- Interactive map of Elazığ Gazi Caddesi
- Location: Elazığ, Turkey
- Coordinates: 38°40′31.51″N 39°12′55.27″E﻿ / ﻿38.6754194°N 39.2153528°E
- Area: 1.2 ha (3.0 acres)
- Created: 2005; 21 years ago
- Designer: Günay Erdem, Serpil Öztekin Erdem
- Operator: Elazığ Municipality

= Elazığ Gazi Caddesi =

Urban design project in Elazığ, Turkey

Elazığ Gazi Caddesi (Turkish: Elazığ Gazi Caddesi Kentsel Tasarımı) is the first urban design project in Elazığ, Turkey.

== Geography ==
The 1.2 ha Elazığ Gazi Caddesi is at the historical center of Elazığ. Its altitude is 1072 m.
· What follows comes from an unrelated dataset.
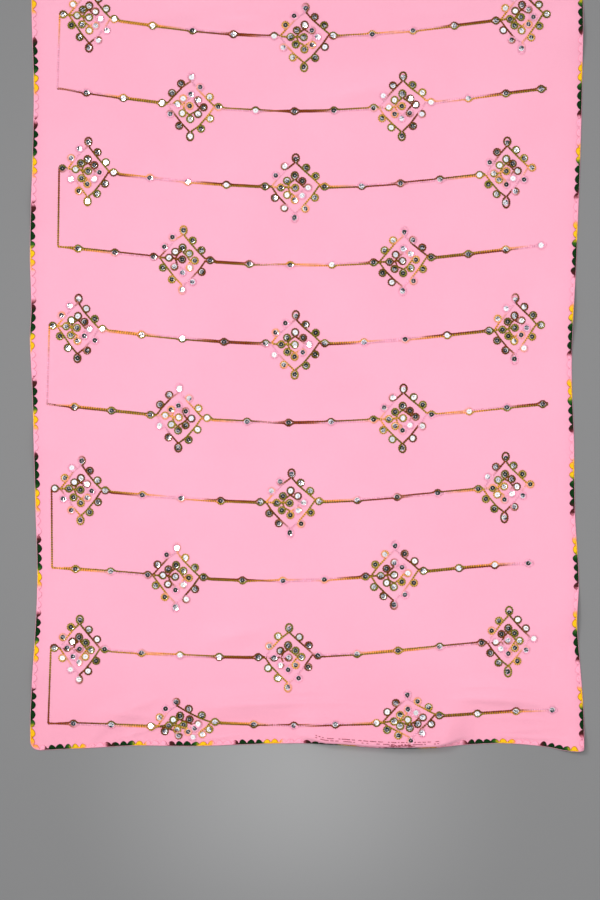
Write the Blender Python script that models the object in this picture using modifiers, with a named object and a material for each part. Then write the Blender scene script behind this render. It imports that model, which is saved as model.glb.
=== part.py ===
"""A dupatta stole laid flat: one panel of soft georgette, edged on its four sides with scalloped lace.

X runs across the cloth, Y from its near end to its far end, and Z up from the surface that it
lies on. The origin is in the middle of the panel, on that surface. Lengths are in metres, and
the tables' columns are in millimetres and degrees.

The panel is first drawn flat, as it is cut. laid() then says where each point of that flat cloth
lies. The lace is drawn on the same flat cloth and moved out from the panel's own faces.
"""

import math

import bpy
import numpy as np
from mathutils import Vector, geometry, interpolate
from mathutils.bvhtree import BVHTree

MM = 0.001

# The panel.
WIDTH = 910 * MM
LENGTH = 2250 * MM
WALL = 1.5 * MM

# The lace: a flat heading along the edge, with half-round scallops that point inwards.
SEAM_GAP = 0.3 * MM
LACE_INSET = 0.4 * MM
LACE_WIDTH = 9.2 * MM
LACE_HEADING = 2.8 * MM
LACE_THICK = 1.0 * MM
SCALLOP_TURNS = (0, 45, 90, 135)

# How far the near and far sides lie inside the panel's ends. Columns: place across, inset.
NEAR_SIDE = (
    (-455, 1.5),
    (-430, 3.0),
    (-356, 6.4),
    (-291, 10.0),
    (-176, 9.5),
    (-118, 11.5),
    (-44, 13.8),
    (46, 13.3),
    (112, 8.5),
    (153, 7.1),
    (202, 8.0),
    (268, 12.2),
    (317, 14.0),
    (366, 11.3),
    (399, 7.2),
    (424, 2.1),
    (455, 0.0),
)
FAR_SIDE = (
    (-455, 2.0),
    (-300, 7.0),
    (-110, 0.3),
    (90, 6.0),
    (280, 4.0),
    (400, 6.0),
    (455, 0.0),
)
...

It starts from in front of the Elazığ Öğretmenevi and continues 300 m to the west.

== History ==
Since inception of the Elazığ, Gazi Caddesi was always a major gathering place for the people. As the growth of the city of Elazığ step by step site surrounded by the high density mix used buildings. At 2005 Municipality of Elazığ completed the application of Gazi Caddesi urban design project and opened to the public.

== Design ==
Elazığ Gazi Caddesi urban design project was developed in 2004 by Turkish landscape architect Serpil Öztekin Erdem.